The mathematical equations for things like gravity came about by observing the movement of objects and deriving formulas based on those observations.

Now that we are able to take a closer look at things, the same methedology is not being applied. Instead, many people are sticking to what they know, just as many stuck to the geocentric model of the galaxy.

All it takes is for us to improve on our imperfect understanding of gravity. See for example tensor vector scalar gravity http://en.wikipedia.org/wiki/Tensor-vec ... ar_gravity

Posted: Fri Oct 02, 2009 7:11 pm
by Zbond-Zbond
The observations are current, and preliminary results announced last year. Dark matter can be detected indirectly and its gravitational interaction - in a general sense - suggested its presence: its properties were inferred from the behaviour of normal matter in the universe.

The Newtonian element in observations took the form of a bow-wave, on an intergalactic scale, where otherwise unobservable material was interacting with observable material producing scattered light at different wavelengths, the changes in velocity producing a shock wave.

The scale of the event gives a near perfect wave front.

I'll find out where this work is available and post ref.

The standard model of physics cannot explain all observations, which motivates further enquiries and improves our understanding.

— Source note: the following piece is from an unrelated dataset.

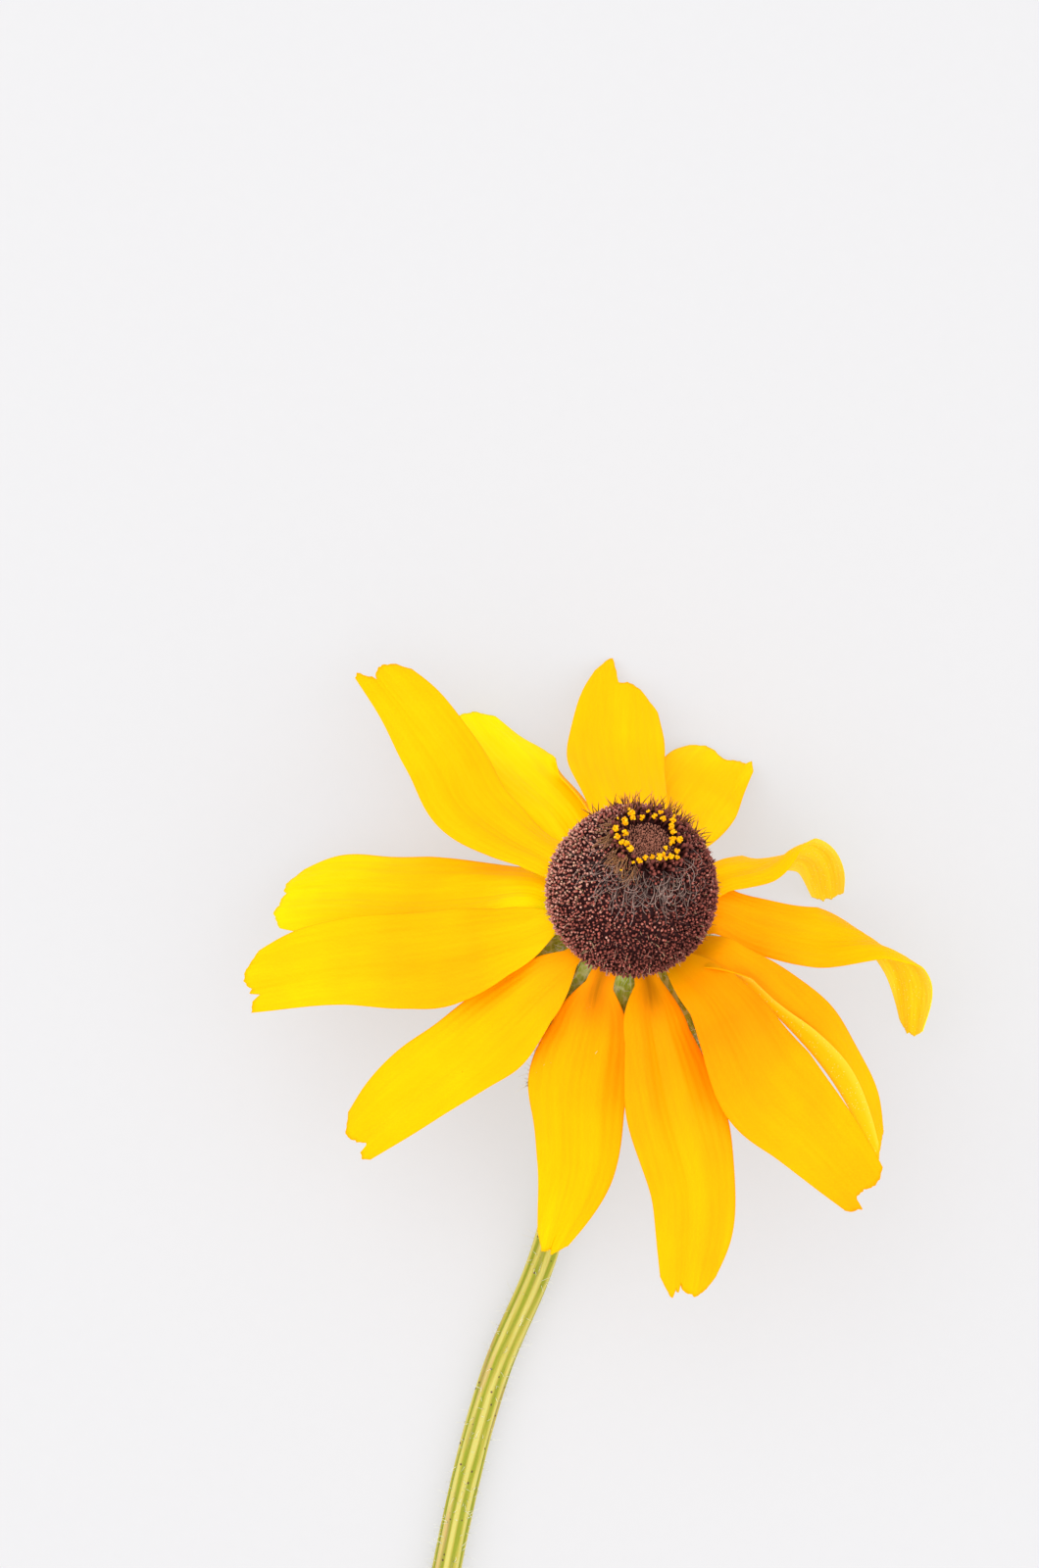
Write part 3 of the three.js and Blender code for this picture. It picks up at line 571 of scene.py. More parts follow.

The particles we know and love were once unknown and despised. But their properties came to be understood gradually, from ancient ideas about atoms - groovy as far as they went - to modern hopes for large hadron colliders.

Since large scale observations cannot be explained using the standard model, it needs to be expanded. Or junked. Or both. One suggestion, this year, is for supersymmetrical complementary particles.

These weakly interacting massive particles would need to have properties that fitted our observations.

Electrons and positrons would have counterparts - super symmetric positrons and super symmetric electrons - in an expanded standard model.